Возможно, это разрядка давно копившейся неприязни, вызванной, скорее всего, нищетой матери. Блокада могла только обострить это чувство. Далее – ставшая привычной картина агонии ленинградской семьи в «смертное время». У них украли карточки. Мать слегла.

«Я сам пил и ей давал горячую воду с солью»[984] – оставалось только ждать опухания, когда вмятина, оставленная пальцем на теле, не исчезала несколько часов. В эти дни к ним зашел брат матери: «Он постоял, молча посмотрел на нас и, явно потрясенный, ушел». Через два дня пришла сестра матери Ира и забрала двухлетнего ребенка. Потом она пришла и за его старшим братом и отвела в детдом. Заведующей детдомом, отказавшейся его принять (она сразу заявила, что он скоро умрет), тетя ответила в том же грубом тоне, в каком она обвиняла свою сестру: «А куда я его дену. Хватит того, что я беру к себе его мать». Л. Ратнер встретил ее еще раз в июне 1942 г.: «Я спросил: „А где Гриша?" Она сказала: „Умер твой Гриша". „А мама?" Она заплакала и ушла»[985].

Вот и другой рассказ – о том, как подобрали упавшую на улице пожилую женщину На «обогревательном пункте» ее обогрели, напоили кипятком. Видно было, что за ней никто не ухаживал, а сама она следить за собой не могла. Удалось узнать адрес, по которому она шла. В этом доме ее никто не знал. «Наконец, одна из женщин, выслушав от меня описание внешнего вида старушки… воскликнула: „Так это же моя свекровь! Как она туда попала? Она же у дочки живет… Почему она мой адрес сказала?"»[986].

Взяв санки, невестка вместе с дружинниками пошла на «обогревательный пункт». Она не могла сдерживать своих обид и начала высказывать их сразу же, еще по дороге, не стесняясь чужого человека: «У нее дочка здесь. Но, видимо, она не особенно сейчас нужна. Пока свой дом был в Вырице, пока пудами варенье возила, до тех пор ее признавали. А сейчас, видишь, о невестке вспомнила, когда припекло. Правда, она многодетная, а я одна осталась, может поэтому ее ко мне направили».
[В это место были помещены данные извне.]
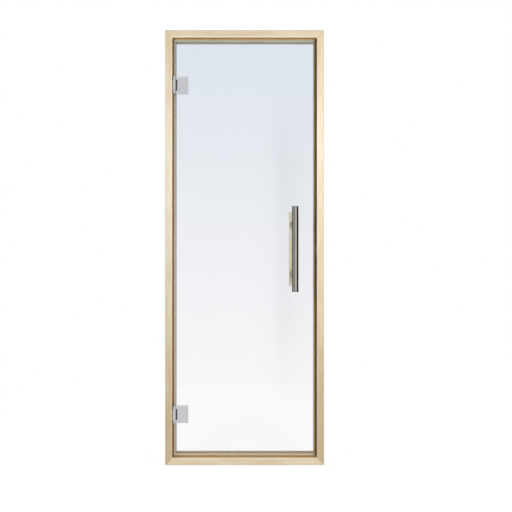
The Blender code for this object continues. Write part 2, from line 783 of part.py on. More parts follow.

«Старуха» идти не могла, ее втроем «грузили на салазки». Она пыталась что-то сказать, но невестка ее сразу оборвала, возможно, даже не расслышав: «Ладно уж, молчите мамаша. В память о Степане [муж невестки, погибший на фронте. – С. Я.] беру вас к себе»[987]. что-то преувеличенное было в этом окрике. Она явно говорила не для «старухи», падающей, обессиленной, вероятно, даже не осознающей, где она находится. Она выговаривалась при людях, которые могут посочувствовать ей, потерявшей на войне мужа, могут и готовы еще слушать рассказ о ее бедах. Возможно, горькое предстояло «старухе» житье, в беспомощности и одиночестве, в чужом доме, с упреками приютившей ее родственницы. Но не была брошена она в жестокой стуже, спасена людьми, морщившимися от брезгливости, спасена женщиной, неприязненно относившейся к ней. В этом акте спасения, в котором стерта фальшивая позолота морализаторских рассказов, и проявилось, как в капле воды, «общее дело» ленинградцев – не сусальных героев, а живых людей, обидчивых и раздраженных, но не утративших чувство сострадания.